Peter Bradshaw 

The Girl on the Train review: red herrings on the tracks signal problems

Emily Blunt doesn’t have nearly as much fun as she ought to in Tate Taylor’s adaptation of Paula Hawkins’s bestseller – and nor do the commuters who studiously ignore the hot couple having sex in full view of their carriage
  
  

Emily Blunt in The Girl on the Train.
‘This part doesn’t give her any scope for recovery, for the all-important mastery and survival: she just always looks under the weather’ … Emily Blunt in The Girl on the Train Photograph: Allstar/Dreamworks SKG

The practice of referring to grown women as girls continues; here is the one on the train, as opposed to the gone one, or the one with the dragon tattoo. Last year’s mega-bestselling thriller from Paula Hawkins has been adapted for the cinema pronto.

But this hottest of literary properties lands with a lukewarm splat on the movie screen: a guessable contrivance with a biggish plothole. Lieutenant Columbo could have sorted it in five minutes. The complicated web of narrator-switches, flashbacks and POV-shifts seems clotted and Emily Blunt – usually so witty and stylish – is landed with a whingy, relentlessly weepy role in which her nose hardly ever resumes its natural colour.

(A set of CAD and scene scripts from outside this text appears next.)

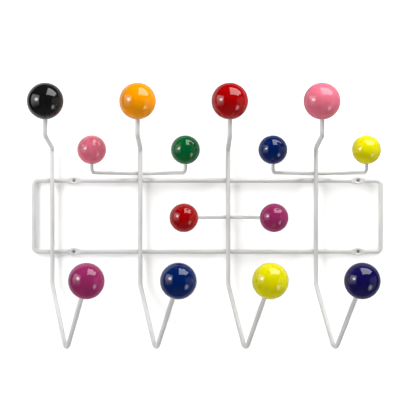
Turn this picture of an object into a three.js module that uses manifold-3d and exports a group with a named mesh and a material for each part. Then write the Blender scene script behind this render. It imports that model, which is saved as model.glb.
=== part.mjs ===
// A wall-mounted coat rack of bent steel wire with lacquered wooden balls.
// Millimetres. X runs to the right along the wall, Y into the wall, Z up.
// The origin lies on the wall, midway between the four mounting screws.

import * as THREE from 'three';
import { mergeVertices } from 'three/addons/utils/BufferGeometryUtils.js';
import Module from 'manifold-3d';

// Wire and clearances
const WIRE_DIAMETER = 6.35;
const ARM_WIRE_DIAMETER = 4.76;
const CONTACT_GAP = 0.3;
const BEND_STEP = THREE.MathUtils.degToRad(15);

// Screw pattern, wall spacers and the flattened screw eyelets
const SCREW_SPACING_X = 406.4;
const SCREW_SPACING_Z = 101.6;
const SCREW_HOLE_DIAMETER = 3.8;
const COUNTERSINK_DIAMETER = 7.6;
const SPACER_DIAMETER = 9.6;
const SPACER_THICKNESS = 4;
const SPACER_BORE = 5.4;
const SPACER_EDGE = 0.5;
const EYELET_LENGTH = 21;
const EYELET_HEIGHT = 10.4;
const EYELET_THICKNESS = 3.2;
const EYELET_FLAT_LENGTH = 15;

// Rail loop: one closed wire, its lower and upper runs on the screw rows
const LOOP_WIDTH = 495.6;
const LOOP_CENTRE_X = -12.4;
const LOOP_CORNER_RADIUS = 6.8;

// Four identical column wires, each with a ball above and a hook below
const COLUMN_COUNT = 4;
const COLUMN_PITCH = 125.3;
const COLUMN_CENTRE_X = -45.6;
const TOP_BALL_REACH = 127;
const TOP_BALL_Z = 157.7;
const JOG_UPPER_Z = 110.2;
const JOG_LOWER_Z = 97.2;
const JOG_BEND_RADIUS = 8;
const HOOK_BEND_Z = -97.2;
const HOOK_BEND_RADIUS = 16;
const HOOK_ANGLE = THREE.MathUtils.degToRad(24.5);
const HOOK_APEX_REACH = 56.3;
const HOOK_APEX_Z = -188.8;
const HOOK_APEX_RADIUS = 9;
const HOOK_BALL_REACH = 133.6;
const HOOK_BALL_Z = -87;

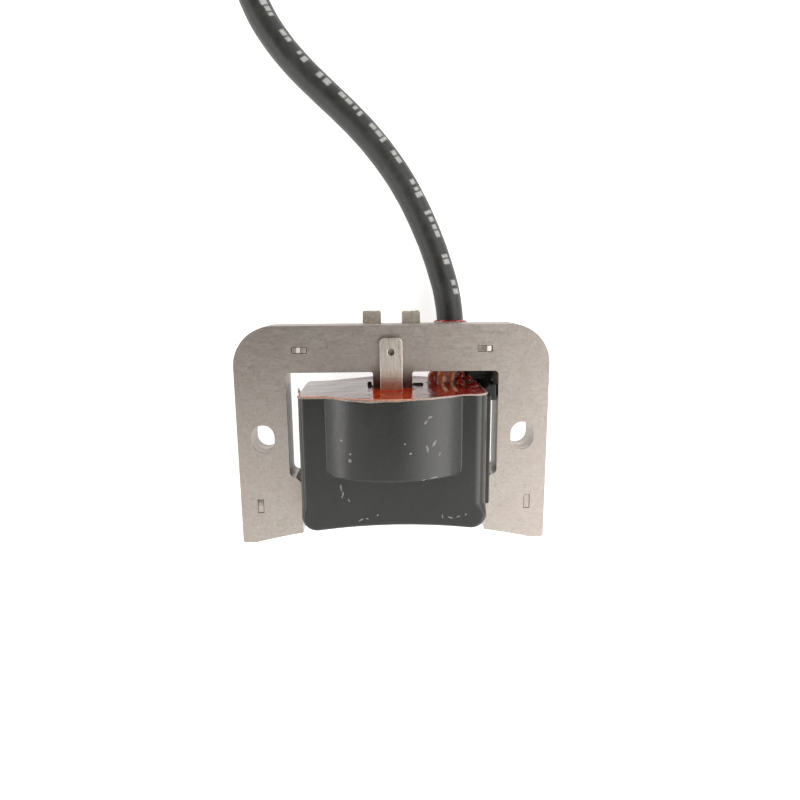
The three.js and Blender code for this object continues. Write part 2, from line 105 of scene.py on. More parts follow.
def mesh_piece(name, points, faces, smooth_degrees=None):
    """A mesh object from points in x, v and w. Edges sharper than smooth_degrees stay sharp."""
    mesh = bpy.data.meshes.new(name)
    mesh.from_pydata(row_points(points).tolist(), [], [list(f) for f in faces])
    mesh.validate()
    if smooth_degrees is not None:
        mesh.shade_smooth()
        mesh.set_sharp_from_angle(angle=math.radians(smooth_degrees))
    return add_object(name, mesh)


def set_attribute(obj, name, values):
    attribute = obj.data.attributes.new(name, "FLOAT", "POINT")
    attribute.data.foreach_set("value", np.asarray(values, np.float32))


def stand_for(obj, node):
    """The piece rides on the body and stands for its CAD node, which it hides."""
    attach(obj, "root")
    if node:
        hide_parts(node)
    return obj


def arc(cx, cy, radius, start, end, steps):
    angles = np.radians(np.linspace(start, end, steps + 1))
    return [(cx + radius * math.cos(a), cy + radius * math.sin(a)) for a in angles]


def rounded(profile, radius, steps=4, axis_points=False):
    """The closed profile with its corners rounded, except those on the axis if it has any."""
    made = []
    count = len(profile)
    for i in range(count):
        before, here, after = (np.array(profile[j % count], float) for j in (i - 1, i, i + 1))
        if axis_points and here[1] < 1e-6:
            made.append(here)
            continue
        back, on = before - here, after - here
        reach = min(radius, np.linalg.norm(back) * 0.45, np.linalg.norm(on) * 0.45)
        start = here + back / np.linalg.norm(back) * reach
        end = here + on / np.linalg.norm(on) * reach
        for t in np.linspace(0, 1, steps + 1):
            made.append((1 - t) ** 2 * start + 2 * t * (1 - t) * here + t * t * end)
    return made


def tidy_mesh(mesh, merge=None, least_edge=None):
    """The mesh with its normals outwards, its close points merged and its tiny edges dissolved."""
    shape = bmesh.new()
    shape.from_mesh(mesh)
    if merge is not None:
        bmesh.ops.remove_doubles(shape, verts=shape.verts, dist=merge)
    if least_edge is not None:
        bmesh.ops.dissolve_degenerate(shape, edges=shape.edges, dist=least_edge)
    bmesh.ops.recalc_face_normals(shape, faces=shape.faces)
    shape.to_mesh(mesh)
    shape.free()


def mesh_of_curve(name, curve):
    """The mesh of a curve, which is removed."""
    holder = add_object(name, curve)
    depsgraph = bpy.context.evaluated_depsgraph_get()
    mesh = bpy.data.meshes.new_from_object(holder.evaluated_get(depsgraph))
    bpy.data.objects.remove(holder)
    bpy.data.curves.remove(curve)
    return mesh


def plate_mesh(name, outlines, back, front, edge, steps=2):
    """A plate with softly rounded edges, from outlines in x and v. The first is the outer one."""
    curve = bpy.data.curves.new(name, "CURVE")
    curve.dimensions = "2D"
    curve.fill_mode = "BOTH"
    curve.extrude = (front - back) / 2 - edge
    curve.bevel_depth = edge
    curve.bevel_resolution = steps
    curve.offset = -edge
    for outline in outlines:
        spline = curve.splines.new("POLY")
        spline.points.add(len(outline) - 1)
        for point, (x, v) in zip(spline.points, outline):
            point.co = (x, v, 0, 1)
        spline.use_cyclic_u = True
    mesh = mesh_of_curve(name, curve)
    mesh.transform(Matrix.Translation((0, 0, (front + back) / 2)))
    tidy_mesh(mesh, 0.002, 0.0005)
    mesh.name = name
    return mesh


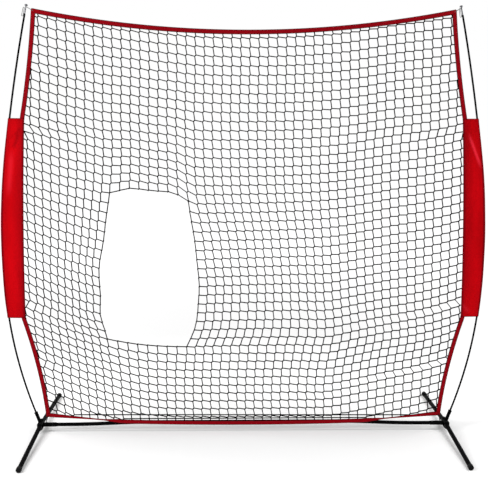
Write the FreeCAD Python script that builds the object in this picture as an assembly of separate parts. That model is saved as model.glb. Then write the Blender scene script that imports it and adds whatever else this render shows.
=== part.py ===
import FreeCAD, Part
import math
import os

# Pitching target net: a folding steel base, two sprung bow poles and a mesh with an
# off-centre target opening, hung between them. Millimetres, +X to the right, +Z up and
# the pitcher's side towards -Y. The origin is on the floor under the middle of the base.

# Base: hubs, crossbar and legs
BASE_WIDTH = 2133.6          # from the middle of one hub to the other, 7 ft
HUB_HEIGHT = 36.0            # axis of the crossbar above the floor, at a hub
PIVOT_REACH = 31.0           # leg pivots, in front of and behind the crossbar's axis
PLATE_THICKNESS = 3.0
PLATE_MARGIN = 13.5          # from a pivot to the plate's edge
PLATE_CORNER = 8.0
ARM_DIAMETER = 22.2          # tube welded into the hub, which the crossbar plugs into
ARM_WALL = 1.4
ARM_LENGTH = 80.0            # from the hub's middle to the arm's mouth
BAR_DIAMETER = 19.05
BAR_WALL = 1.4
BAR_INSET = 24.0             # from the hub's middle to the crossbar's end in the arm
BAR_RISE = 11.5              # the crossbar's middle stands this much above its ends
BAR_BEND_RADIUS = 4800.0
BAR_STRAIGHT = 130.0         # from the hub's middle to where the crossbar starts to rise
BAR_JOINT_GAP = 0.3
COUPLER_LENGTH = 160.0
COUPLER_WALL = 1.5
COUPLER_PLAY = 0.12
RIVET_DIAMETER = 4.0
RIVET_HEAD = 7.0
RIVET_HEAD_HEIGHT = 1.6
RIVET_TAIL = 2.0             # inside the coupler's wall
CENTRE_FIXING = 45.0         # rivet and snap button, left and right of the middle

# Legs
LEG_REACH = 526.0            # from the crossbar's axis to the end of a rubber cap
LEG_DIAMETER = 22.2
LEG_WALL = 1.4
LEG_START = 16.5             # from a pivot to the end of the leg's tube
KNUCKLE_RADIUS = 10.0
KNUCKLE_LENGTH = 15.5
KNUCKLE_PLAY = 0.25          # above and below, between the plates
KNUCKLE_PLUG = 30.0
STOP_GAP = 0.5               # between a knuckle's side and the hub's web
CAP_DIAMETER = 26.5
CAP_LENGTH = 24.0
CAP_END = 4.0
CAP_ROUND = 3.0
SOLE_DEPTH = 0.8             # depth of the flat that is moulded under a cap
BOLT_DIAMETER = 8.0
BOLT_HEAD_WIDTH = 13.0
BOLT_HEAD_HEIGHT = 5.3
NUT_HEIGHT = 6.5
BOLT_END = 2.5
BOLT_HOLE_PLAY = 0.1
PIVOT_PLAY = 0.05

# Snap buttons
BUTTON_DIAMETER = 6.2
BUTTON_HOLE_PLAY = 0.1
BUTTON_PROUD = 2.2           # above the outer tube
BUTTON_FLANGE = 8.8
BUTTON_FLANGE_THICKNESS = 1.0
BUTTON_FLANGE_PLAY = 0.1
BUTTON_ROUND = 1.9
HUB_BUTTON_OFFSET = 64.0     # from the hub's middle
SPRING_THICKNESS = 0.6
SPRING_WIDTH = 5.0
SPRING_FOOT = 9.0
SPRING_LENGTH = 34.0
SPRING_PLAY = 0.15

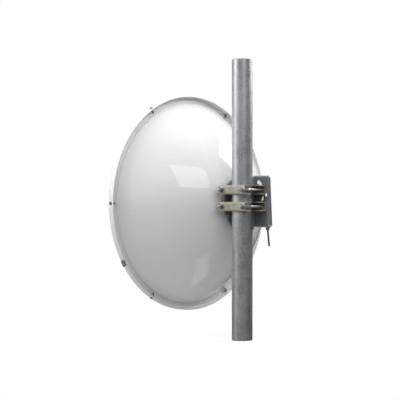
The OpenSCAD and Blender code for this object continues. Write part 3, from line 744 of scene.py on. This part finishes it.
def make_studs(name, node, axis, r, head_r, head_h, thread_l, pitch):
    """Plain studs with a low round head, or none, and a threaded end."""
    bm = bmesh.new()
    k = "xyz".index(axis[-1])
    around = 32
    for low, high in solids(node):
        total = high[k] - low[k]
        start = [(TIP_R, 0)]
        if head_h:
            start += [(head_r - 0.4 * MM, 0), (head_r, 0.4 * MM), (head_r, head_h), (r, head_h)]
        else:
            start += [(r * 0.8, 0), (r, r * 0.2)]
        start += [(r, total - thread_l)]
        rings = [circle(a, z, around) for a, z in start]
        rings += thread_rings(r, pitch, total - thread_l + 0.1 * MM, total - 0.9 * MM, around)
        rings += [circle(r * 0.76, total, around), circle(TIP_R, total, around)]
        add_rings(bm, rings, axis_place(low, high, axis))
    stand_in(name, bm, node, 30)


def make_fasteners():
    m8_bolt = {"r": 4 * MM, "half_width": HEX_M8, "head_h": HEAD_M8, "pitch": PITCH_M8}
    make_studs("clamp_stud_set", "clamp_studs", "x", r=4 * MM, head_r=7.2 * MM, head_h=1.2 * MM,
               thread_l=46 * MM, pitch=PITCH_M8)
    # the clamp nuts take the darker steel, whose colour is painted reflection of the dark surroundings
    make_nuts("clamp_nut_set", "clamp_nuts", "x", HEX_M8, 4.05 * MM, turn=15, material=DARK_REFLECTION_STEEL)
    make_washers("clamp_washer_set", "clamp_washers", "x", bore=4.25 * MM)
    make_studs("pivot_bolt", "pivot_stud", "-x", r=5 * MM, head_r=6 * MM, head_h=3 * MM,
               thread_l=18 * MM, pitch=PITCH_M10)
    make_nuts("pivot_lock_nut", "pivot_nut", "x", HEX_M10, bore=5.05 * MM)
    make_washers("pivot_flat_washer", "pivot_washer", "x", bore=5.25 * MM)
    make_washers("pivot_bush", "pivot_spacer", "x", bore=5.2 * MM)
    make_bolts("lock_bolt_set", "lock_bolts", "-x", thread_l=16 * MM, **m8_bolt)
    make_nuts("lock_nut_set", "lock_nuts", "x", HEX_M8, bore=4.05 * MM)
    make_washers("lock_washer_set", "lock_washers", "x", bore=4.2 * MM)
    make_washers("lock_bush_set", "lock_spacers", "x", bore=4.2 * MM)
    make_bolts("hub_bolt_set", "hub_bolts", "-y", thread_l=9 * MM, **m8_bolt)
    make_washers("hub_washer_set", "hub_washers", "y", bore=4.2 * MM)
    make_studs("wing_stud_set", "wing_bolts", "y", r=3 * MM, head_r=3 * MM, head_h=0,
               thread_l=10 * MM, pitch=PITCH_M6)
    make_nuts("wing_nut_set", "wing_nuts", "y", HEX_M6, bore=3.05 * MM)


def make_rim_nuts():
    bm = bmesh.new()
    height = 4.5 * MM
    for low, high in solids("rim_nuts"):
        centre = (low + high) / 2
        radius = math.hypot(centre.x - DISH_X, centre.z - DISH_Z)
        place = rim_place(low, high, radius - height / 2)
        add_rings(bm, nut_rings(HEX_M5, height, bore=2.55 * MM), place, looped=True)
    stand_in("rim_nut_set", bm, "rim_nuts", 28)


# ---- jack ----

def jack_frame():
    """The trunnion's centre, and the rotation that lays local +Z up the rod."""
    low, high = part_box("trunnion")
    rod_low, rod_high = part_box("jack_screw")
    origin = Vector(((rod_low.x + rod_high.x) / 2, (low.y + high.y) / 2, (low.z + high.z) / 2))
    down = Vector(next(j["axis"] for j in frame["joints"] if j["name"] == "jack_travel"))
    up = -down.normalized()
    side = Vector((1, 0, 0))
    basis = Matrix((side, up.cross(side), up)).transposed()
    return origin, basis.to_4x4()


def make_jack():
    """The eye and its threaded rod, and the nuts and washers that hold the rod to the shelf."""
    origin, turn = jack_frame()
    place = Matrix.Translation(origin) @ turn
    up = turn.to_3x3() @ Vector((0, 0, 1))
    rod_low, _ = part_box("jack_screw")
    r = 3 * MM
    around = 24
    length = (origin.z - rod_low.z) / up.z
    neck = 9.5 * MM                                 # below the trunnion, where the eye's copy is cut
    rod_top = -7 * MM
    thread_top = -22 * MM
    rounded_copy("jack_eye", "jack_screw", 0.7 * MM, cut=(origin - up * neck, -up))
    bm = bmesh.new()
    rings = [circle(TIP_R, -length, around), circle(r * 0.74, -length, around)]
    rings += thread_rings(r, PITCH_M6, -length + 0.6 * MM, thread_top, around)
    rings += [circle(r, thread_top + 0.5 * MM, around), circle(r, rod_top, around),
              circle(TIP_R, rod_top, around)]
    add_rings(bm, rings, place)
    piece("jack_rod", bm, "blackened_steel", "jack", sharp=30)
    for name, node, height in (("jack_nut_pair", "jack_nuts", 5.5 * MM),
                               ("jack_washer_pair", "jack_washers", 1.4 * MM)):
        bm = bmesh.new()
        for low, high in solids(node):
            along = ((low + high) / 2 - origin).dot(up)
            spot = place @ Matrix.Translation((0, 0, along - height / 2))
            if node == "jack_nuts":
                add_rings(bm, nut_rings(HEX_M6, height, bore=3.05 * MM), spot, looped=True)
            else:
                add_spin(bm, washer_profile(6.5 * MM, 3.3 * MM, height), spot, 40)
        stand_in(name, bm, node, 28)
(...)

Blunt plays Rachel, a sad and lonely woman whose life has collapsed since the end of her marriage. She was with Tom (Justin Theroux), but the relationship was put under fatal strain by their failure to get pregnant. To add to her current wretchedness, Tom is now together with the woman with whom he was cheating on her: Anna (Rebecca Ferguson), who has given him an adorable baby. Now Rachel drinks vodka all day, obsesses about Tom and Anna, has rages and blackouts, and in a pathetic state of denial rides the suburban commuter train into Manhattan where she has long since been fired from her PR job on account of the booze.

Emily Blunt on The Girl on the Train: ‘The vomit was not my own’ – video interview

But Rachel has formed a weird obsession: every day, from the train window, she glimpses scenes from the life of what looks to her like an enviably perfect couple: an unfeasibly gorgeous blonde woman and her handsome, devoted man (who turn out to be called Megan and Scott, played by Haley Bennett and Luke Evans). She fantasises about who these people are. But then she witnesses a shocking event; this woman turns out to have a domestic connection with Rachel, which is to lead her into a web of cruelty and murder.

The idea has promising resemblances to Alfred Hitchcock or Patrick Hamilton, and Hawkins could also have taken something from Agatha Christie’s detective story 4:50 From Paddington, in which someone looks out from their train directly into the carriage of one running alongside at the same speed, and sees someone being strangled.

The connection between Rachel and these two couples seems so close that it somehow looks as if they must surely live next door to each other in a row: certainly it’s a bit odd that if Rachel is as obsessed with Tom and Anna as she is supposed to be, wouldn’t she have quickly recognised this mystery blonde woman she’s seeing from the train window every day?

Then there’s the rather outrageous poses being struck by this handsome couple. Sometimes they’re cuddling together at night, in the back garden, around some sort of flaming brazier. The train does seem to come very close. The noise must be deafening. Maybe the property prices are lower to reflect the fact that sexually obsessed commuters will be eyeballing you every night. And in one startling scene, you see them in their Martha-Stewart-perfect kitchen preparing to have vigorous sex up against the fixtures and fittings. We cut back to find Rachel doing hardly more than gazing sadly at them. In real life, you’d have loads of pervy commuters of all ages crowding around Rachel, gawping with their noses pressed up against the window, filming it on their iPhones.

The plot thickens as Rachel cultivates a tense relationship with Scott, and with tough cop Detective Riley, played by Allison Janney, and with a certain dishy man called Dr Kamal Abdic, played by Edgar Ramírez, who is described as Haley’s “psychiatrist” – psychotherapist, surely? Other herrings of various hues are produced.

Emily Blunt does her considerable best with this exasperating and plaintive role. In movies from The Devil Wears Prada to Sicario, she has shown that she can look good while being ill or messed up: strong, believable, human, vulnerable. But this part doesn’t give her any scope for recovery, for the all-important mastery and survival: she just always looks under the weather. This doesn’t give her half the juice and outrageous fun that Rosamund Pike had from Gone Girl. Fans of Paula Hawkins’s thriller might find themselves sticking to the book.

• The Girl on the Train opens in the UK on 5 October and in the US on 7 October.